Nov. 26 (Bloomberg) -- OAO Mechel, Russia’s largest maker of coal for steelmakers, fell for a second day in New York as concern that prices for the fuel are dropping outweighed a pact that will allow the company to avoid defaulting on its debt.
American depositary receipts of Mechel slid 3.5 percent to $2.21 yesterday after touching the lowest level since the company listed in the U.S. in 2004. The ADR lost 68 percent this year. The Bloomberg Russia-US Equity Index of the most-traded Russian equities in the U.S. fell 1 percent to 98.57. RTS stock-index futures increased less than 0.1 percent to 143,270.
Spot prices for coking coal used in the $1.3 trillion market for steel have tumbled 11 percent this year, compared with a 3.1 percent decline for the S&P GSCI gauge of 24 commodities. Prime Minister Dmitry Medvedev met metals and mining industry executives in Moscow yesterday to discuss support for an industry suffering a drop in global demand. A group of lenders agreed to free Mechel of covenant tests on a $1 billion loan until the end on 2014, the Moscow-based company said yesterday.
“Falling coal price leaves no hope for Mechel,” Vladimir Sergievskiy, an analyst at Barclays Plc in London who has a sell recommendation on the stock, said by phone yesterday. “Coking coal doesn’t offer any signs of recovery, any reason for optimism at all, as prices fall and the decline will probably continue next year.”
Barclays predicts coking coal prices will drop to an average $155 per metric ton in 2014, from $159 in 2013 and $209 in 2012, Sergievskiy said. Prices are expected to recover to $170 per ton in 2015, he said, citing the bank’s estimate.
The Russian government may compensate for interest-rate costs incurred in funding development projects in the metals and mining industry, according to the agenda of Medvedev’s meeting yesterday. It’s also granting loan guarantees and ease rules on the central bank accepting company bonds as collateral.
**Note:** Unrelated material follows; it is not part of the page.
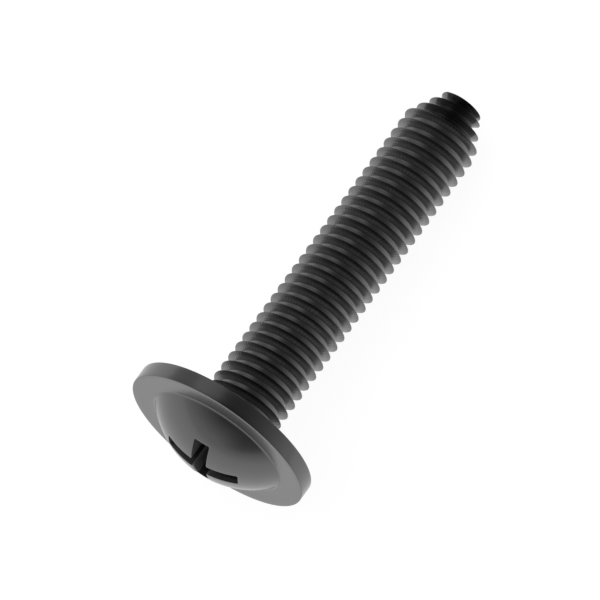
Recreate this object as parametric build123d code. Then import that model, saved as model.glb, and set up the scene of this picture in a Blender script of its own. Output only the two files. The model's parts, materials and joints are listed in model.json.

Mechel, controlled by billionaire Igor Zyuzin, is the country’s second-most indebted company after United Co. Rusal, the world’s largest aluminum producer. ING Bank NV, Societe Generale SA, UniCredit SpA, Commerzbank AG, Raiffeissen Bank International AG, VTB, Caterpillar Financial Services Corporation and ICBC Plc are among banks to sign the agreement.
Certain loan covenants require Mechel to achieve net debt of no more than 7.5 times earnings before interest, taxes, depreciation and amortization by the end of 2013, while the first-quarter ratio was 10.9 times, ING said in a report this month. The Moscow-based company is seeking new covenants for 2014 and 2015, Vedomosti reported this month.
The Moscow-traded stock retreated 3.2 percent to 67 rubles, or $2.03, yesterday.
The Market Vectors Russia ETF, the biggest U.S.-traded exchange-traded fund that holds Russian shares, fell 1.6 percent to $28.28, the biggest decline since Nov. 5. The RTS Volatility Index, which measures expected swings in the stock futures, decreased 0.8 percent to 21.55.
Polyus Gold International Ltd., Russia’s biggest gold producer, gained for the first time in six days, increasing 3.1 percent to $3.11.
United Co. Rusal, a Moscow-based aluminum producer, tumbled 5.4 percent to HK$2.28 in Hong Kong trading as of 10:32 a.m. local time, poised for the biggest loss since June 20. The MSCI Asia Pacific Index was little changed.